The provisions in Article 6, Section 6 of the Nevada Constitution are not ambiguous. Courts and judges have power that is “necessary to the complete exercise of their jurisdiction,” Nev. Const, art. 6, § 6(1), and the Legislature was authorized to “prescribe [the family court’s] jurisdiction.” Nev. Const, art. 6, § 6(2)(b). The Legislature exercised its constitutional power to “prescribe [the] jurisdiction” of the family court division of the district court when it enacted NRS 3.223. This statute vests exclusive jurisdiction over enumerated family-law-related matters in the family courts it establishes. In so doing, it took jurisdiction over family-law-related matters away from the regular division of the district court in districts with family law divisions but left jurisdiction over all non-family-law-related matters in the regular division of the district court.

The majority’s reading fails to harmonize these provisions. Instead, it leaves district court judges not assigned to the family court division with less authority to hear cases than district court judges who are assigned to the family court division and by law have exclusive jurisdiction over all family-law-related matters. This result violates the very constitutional holding the majority declares. If Article 6, Section 6, Subsection 1 imbues every district court judge with complete jurisdiction over all matters enumerated in that paragraph, then how is it constitutional that a district court judge in a district with a family court cannot exercise jurisdiction over family court matters, because such jurisdiction is exclusively vested in the family court division? The result is that the Legislature cannot, in fact, “prescribe [the] jurisdiction” of the family court division of the district court because every district judge, as a matter of constitutional law, must have the same jurisdiction as every other. Thus does the majority’s construction of Article 6, Section 6 in effect read Paragraph 2(b) out of the Constitution.

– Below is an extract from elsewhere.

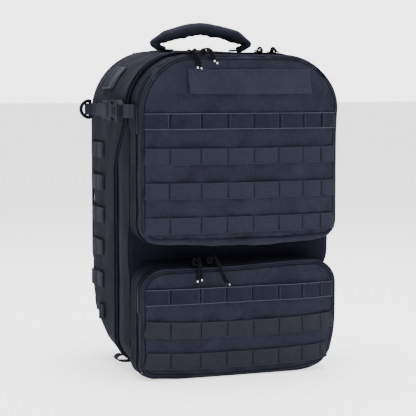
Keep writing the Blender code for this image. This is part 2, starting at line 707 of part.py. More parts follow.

Amici curiae offer the argument that rehearing is necessary because our prior holding closed the family court’s doors to actions that appear to belong in the family court. For example, it was argued that actions arising under NRS Chapters 122A (regulating domestic partnerships), 125D (the Uniform Child Abduction Act), and other family matters clearly should be in family court though were omitted from its grant of jurisdiction. NRS 3.223. The solu*195tion to these complaints is not through an expansive interpretation of district court judge’s constitutional powers, but legislative amendment of the jurisdiction-granting statute. Our family courts should not be exercising jurisdiction in situations not covered by legislative enactment. See Nev. Const. art. 6, § 6(2).

Since the complaint lays jurisdiction in the family court based solely on the parties’ failed cohabitant relationship, the default judgment was invalid because the court lacked subject matter jurisdiction over their dispute. State Indus. Ins. System v. Sleeper, 100 Nev. 267, 269, 679 P.2d 1273, 1274 (1984) (noting that when the district court lacks subject matter jurisdiction, the judgment rendered is void); Restatement (Second) of Judgments § 65 cmt. b (1982). With no subject matter jurisdiction to sustain it, the judgment should have been vacated on motion under NRCP 60(b)(4), assuming the motion was otherwise unobjectionable under Matter of Harrison Living Trust, 121 Nev. 217, 112 P.3d 1058 (2005). As this comports with the holding of Landreth v. Malik, 125 Nev. Adv. Op. 61, 221 P.3d 1265 (2009), I believe this petition for rehearing should be denied.

In 1989, the District Judges’ Association opposed the proposed constitutional amendment on the grounds that the courts, not the Legislature, should determine “which cases [are] assigned to which judges.” Hearing on S.J. 24 Before the Senate Judiciary Comm., 65th Leg. (Nev., January 24, 1989). This argument was noted and rejected by the 1989 Legislature. Id. (Assemblywoman Myrna T. Williams stating that the constitutional amendment was needed even though “some judges felt family court was a constitutional issue”; Senator Wagner disagreeing that “a constitutional amendment that would specifically delineate every single type of jurisdiction in the Constitu*192tion” was needed; “a constitution is not a document which one burdens with specifics, but uses it as a general guideline of government, and then the statutes take over in terms of spelling out that jurisdiction”).

The 1990 voters who passed Ballot Question No. 1 were given this explanation of its purpose:

District courts have general jurisdiction over most civil and criminal matters. In general, district court judges do not specialize in a particular area. They hear all cases filed in their courts. If this amendment is adopted, the Legislature would be authorized to establish a family court in each judicial district of the state and determine those matters which the family court could consider. ... If the Legislature establishes a family court, it would be required to establish which cases the court could hear, such as divorce, ‘child support, child custody, adoption and the termination of parental rights.

Nevada Ballot Questions 1990, Nevada Secretary of State, Question No. 1, available at http://www.leg.state.nv.us/Division/Research/VoteNV/ BallotQuestions/1990.pdf.

The statute was passed as a companion to the constitutional amendment. Both the statute and the ballot materials by which Article 6, Section 6(2)(b) became part of our Nevada Constitution are directly relevant to its inteipretation. I believe that the majority’s holding, which in essence is that NRS 3.223 is unconstitutional, is contrary to the express mandate of the voters and the Legislature.